Cette leçon de l'Histoire a peut-être échappé à la
Turquie actuelle, résidu de l'empire ottoman. Le pays est en guerre contre sa forte
minorité kurde du Diyarbakir et menacé d'encerclement par les Kurdes syriens et
leurs cousins turcs et irakiens, épaulés par les puissances militaires
occidentales. Voici le cri d'alarme d'Erdogan : "Ceux qui utilisent l'organisation terroriste PYD [ Parti de l'union démocratique (un parti
kurde syrien, émanation du PKK)] pour encercler la Turquie sur sa
frontière sud cherchent à couper nos liens avec le Moyen-Orient et l'Afrique du
Nord." (Benjamin Barthe et Marie Jégo - Le Monde du 02 juin 2016).
"Ceux",
ce sont les décideurs des puissances occidentales qui, en d'autres temps, ont
contribué au dépeçage de l'empire ottoman. Maintenant ils tiennent à faire
aboutir le projet du "chaos
constructif". Ceux-là n'ont rien à cirer d'un Etat fragilisé, en prise
avec la rébellion kurde qui perdure et qui menace la Turquie de partition si
elle ne change pas sa politique envers la communauté kurde de Turquie.

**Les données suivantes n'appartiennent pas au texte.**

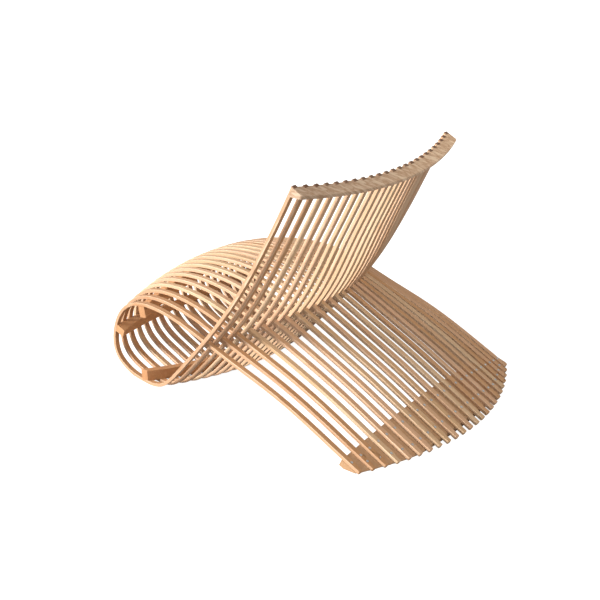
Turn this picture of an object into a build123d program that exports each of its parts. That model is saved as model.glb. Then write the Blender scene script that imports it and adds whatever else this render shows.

Tout porte à penser qu'Ankara n'a pas su s'adapter
à temps à une géopolitique en plein bouleversement. En effet, loin de pouvoir
projeter ses forces au-delà de ses frontières, la Turquie subit de plein fouet
l'assaut simultané des combattants kurdes de l'intérieur et de ceux de
l'extérieur, transformés en fantassins des Etats-Unis.